WORK REQUIRED:
Pictures appear in the records below; write out everything else exactly.

+ + + +

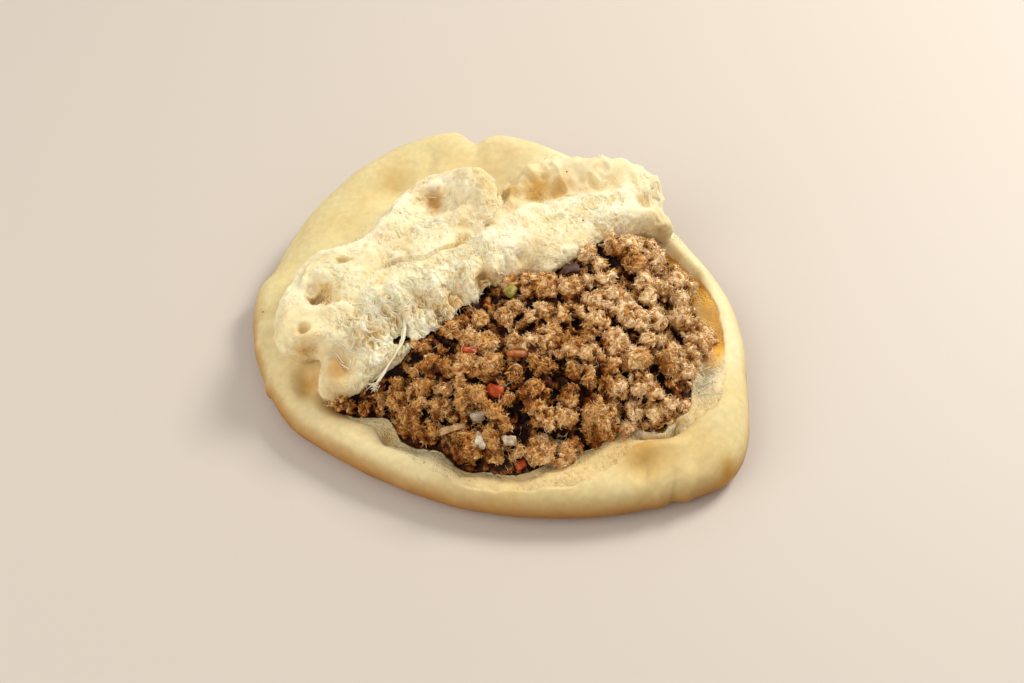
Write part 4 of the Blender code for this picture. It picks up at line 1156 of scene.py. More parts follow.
# Shaded hollows where the mince lies lower, in millimetres: (x, y, radius).
HOLLOWS = (
    (8.5, -38, 4.5), (8.3, -46, 5), (8.3, -54, 4), (17, -38, 5), (24, -39, 5.5), (30.1, -42.8, 4.5),
    (25.7, -21.3, 4.5), (27.4, -54.9, 4), (-13, -60.5, 3.5), (-38.7, -31.5, 6), (-20.6, -35.1, 5),
    (-43.6, -37.1, 4.5), (-27.7, -52.9, 4), (41, 11.4, 4.5), (47.5, 9.5, 4), (58.5, -35.9, 4.5),
    (35.2, -35.8, 4), (54.6, -31.1, 4), (32.7, -55, 3),
)
HOLLOW_DEPTH = 1.0 * MM

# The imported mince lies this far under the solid's core, and the clumps' tops this far over it.
CORE_SINK = 2.4 * MM
SURFACE_SWELL = 3.0 * MM

# Away from the eye that looks from the front, along which a clump's middle lies under its top.
VIEW_DOWN = Vector((0.0, 0.630, -0.777))
CLUMP_GROWTH = 1.22
BIG_CLUMP = 4.0 * MM

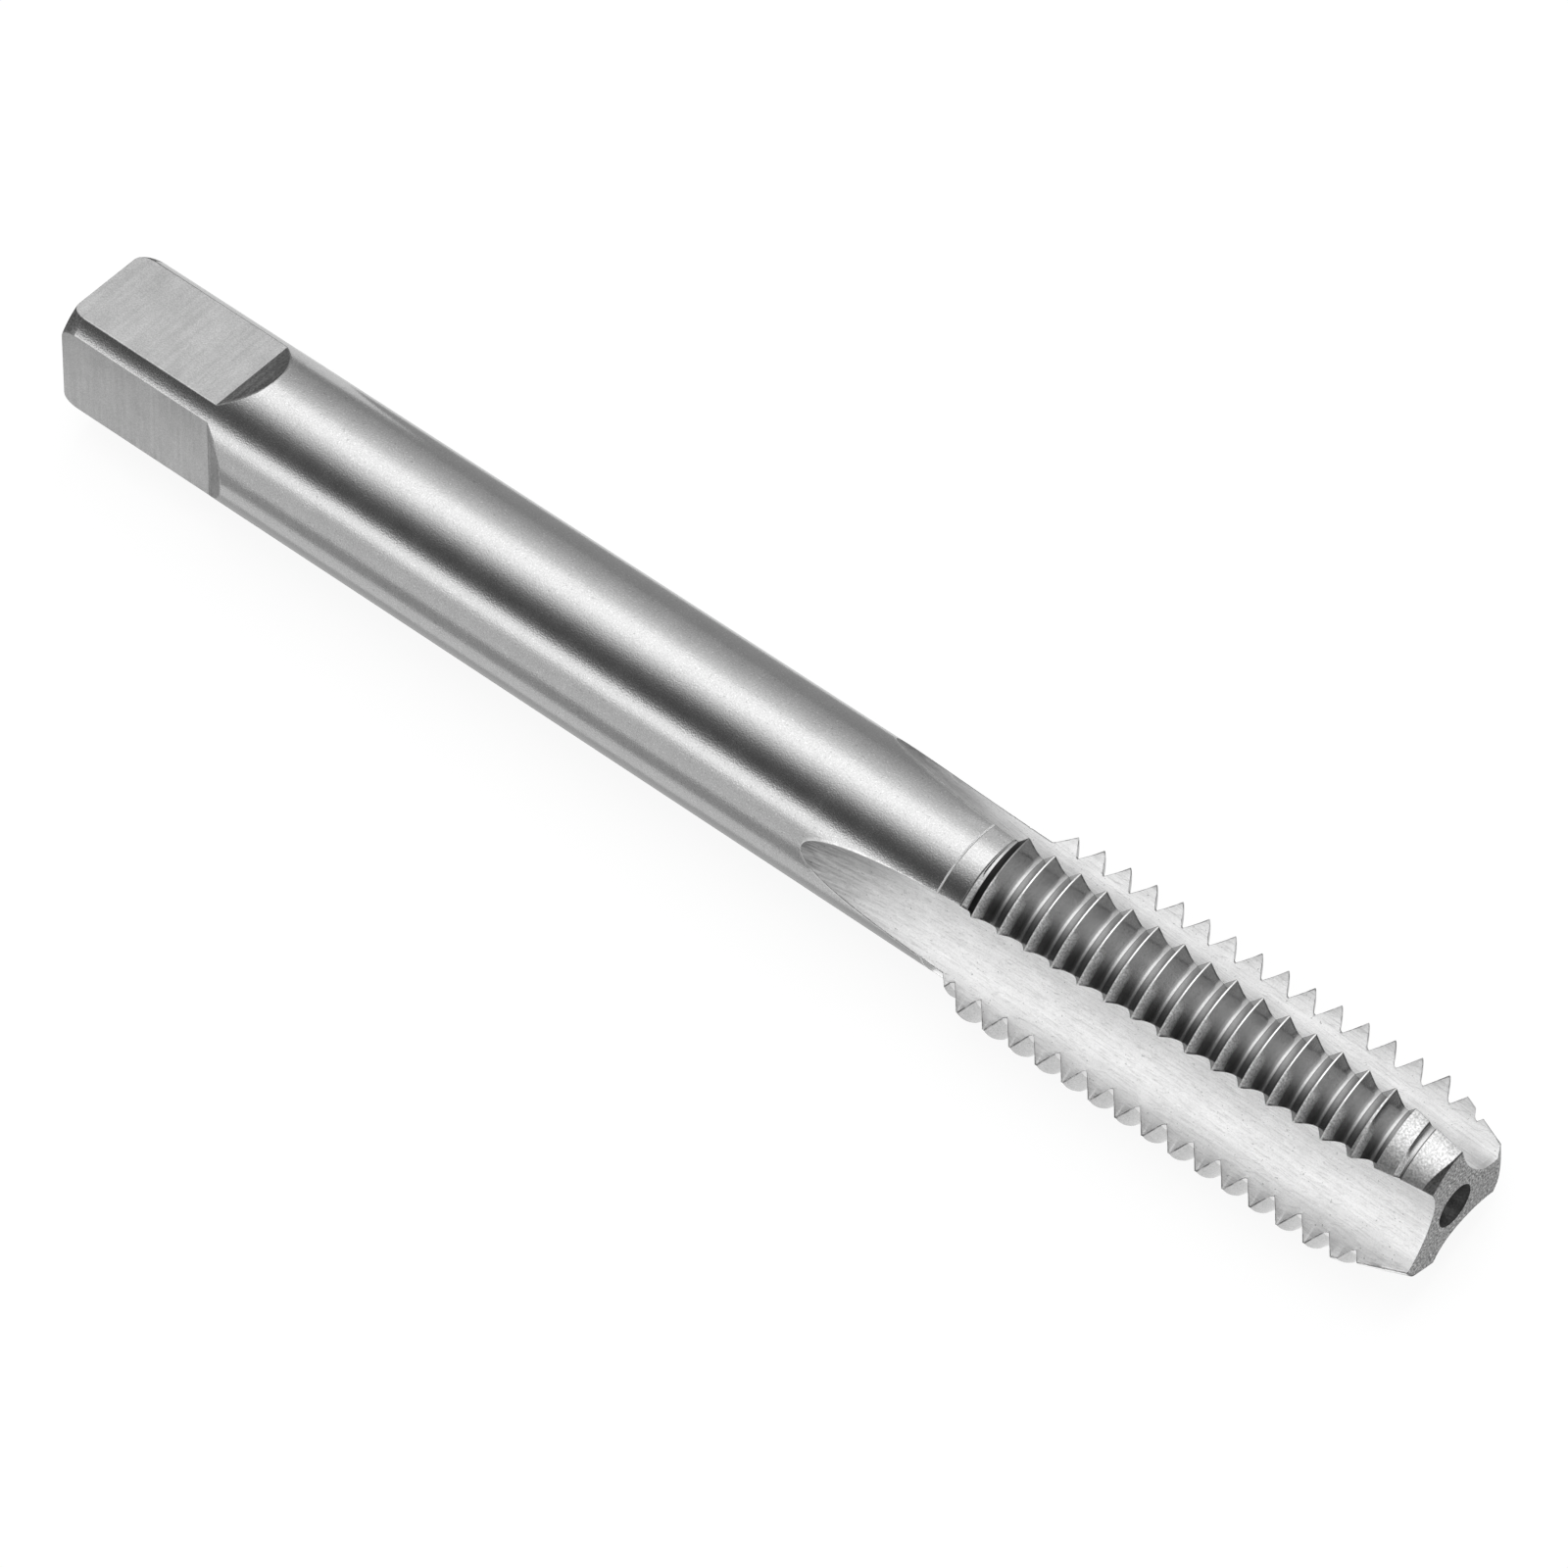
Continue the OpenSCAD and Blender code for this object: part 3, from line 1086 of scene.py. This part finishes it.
@dataclass(frozen=True)
class Wiring:
    """A node tree, and the few kinds of node that the finishes and the studio are wired from."""

    tree: bpy.types.NodeTree

    @classmethod
    def on(cls, owner: bpy.types.Material | bpy.types.World) -> "Wiring":
        """Switch on the nodes of a material or world, and clear them.

        Args:
            owner: the material or world.

        Returns:
            Its wiring.
        """
        owner.use_nodes = True
        owner.node_tree.nodes.clear()
        return cls(owner.node_tree)

    def put(self, kind: str, given: dict[str | int, Socket | float | tuple]) -> Node:
        """Add a node, and link or set the inputs that are given.

        Args:
            kind: the node's type.
            given: a socket to link or a value to set, for each input's name or number.

        Returns:
            The node.
        """
        made = self.tree.nodes.new(kind)
        for name, value in given.items():
            if isinstance(value, Socket):
                self.tree.links.new(value, made.inputs[name])
            else:
                made.inputs[name].default_value = value
        return made

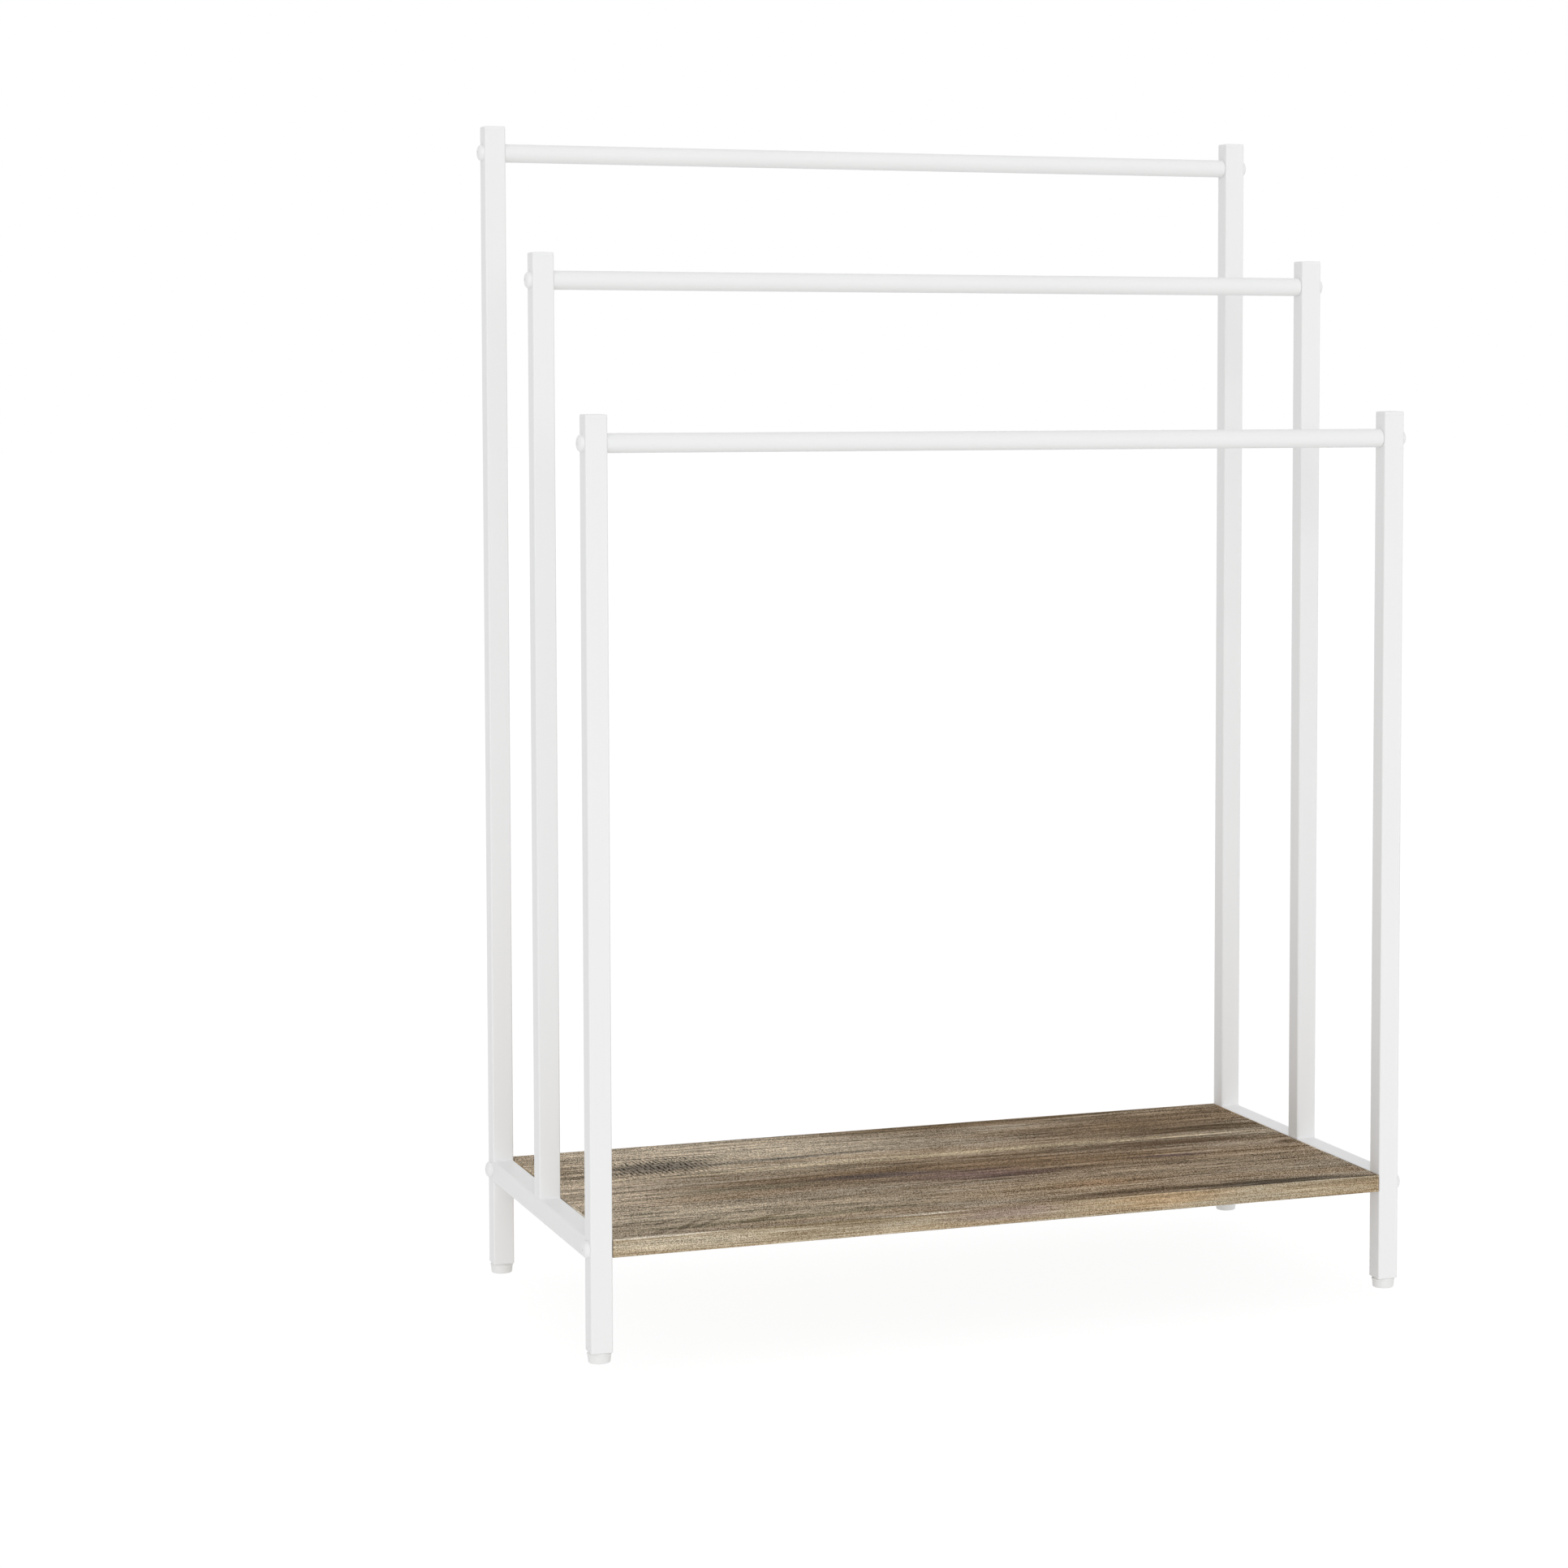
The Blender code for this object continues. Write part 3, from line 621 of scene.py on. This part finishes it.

+ + + +

EXPECTED OUTPUT:
Write part 4 of the Blender code for this picture. It picks up at line 1156 of scene.py. More parts follow.
# Shaded hollows where the mince lies lower, in millimetres: (x, y, radius).
HOLLOWS = (
    (8.5, -38, 4.5), (8.3, -46, 5), (8.3, -54, 4), (17, -38, 5), (24, -39, 5.5), (30.1, -42.8, 4.5),
    (25.7, -21.3, 4.5), (27.4, -54.9, 4), (-13, -60.5, 3.5), (-38.7, -31.5, 6), (-20.6, -35.1, 5),
    (-43.6, -37.1, 4.5), (-27.7, -52.9, 4), (41, 11.4, 4.5), (47.5, 9.5, 4), (58.5, -35.9, 4.5),
    (35.2, -35.8, 4), (54.6, -31.1, 4), (32.7, -55, 3),
)
HOLLOW_DEPTH = 1.0 * MM

# The imported mince lies this far under the solid's core, and the clumps' tops this far over it.
CORE_SINK = 2.4 * MM
SURFACE_SWELL = 3.0 * MM

# Away from the eye that looks from the front, along which a clump's middle lies under its top.
VIEW_DOWN = Vector((0.0, 0.630, -0.777))
CLUMP_GROWTH = 1.22
BIG_CLUMP = 4.0 * MM

Continue the OpenSCAD and Blender code for this object: part 3, from line 1086 of scene.py. This part finishes it.
@dataclass(frozen=True)
class Wiring:
    """A node tree, and the few kinds of node that the finishes and the studio are wired from."""

    tree: bpy.types.NodeTree

    @classmethod
    def on(cls, owner: bpy.types.Material | bpy.types.World) -> "Wiring":
        """Switch on the nodes of a material or world, and clear them.

        Args:
            owner: the material or world.

        Returns:
            Its wiring.
        """
        owner.use_nodes = True
        owner.node_tree.nodes.clear()
        return cls(owner.node_tree)

    def put(self, kind: str, given: dict[str | int, Socket | float | tuple]) -> Node:
        """Add a node, and link or set the inputs that are given.

        Args:
            kind: the node's type.
            given: a socket to link or a value to set, for each input's name or number.

        Returns:
            The node.
        """
        made = self.tree.nodes.new(kind)
        for name, value in given.items():
            if isinstance(value, Socket):
                self.tree.links.new(value, made.inputs[name])
            else:
                made.inputs[name].default_value = value
        return made

The Blender code for this object continues. Write part 3, from line 621 of scene.py on. This part finishes it.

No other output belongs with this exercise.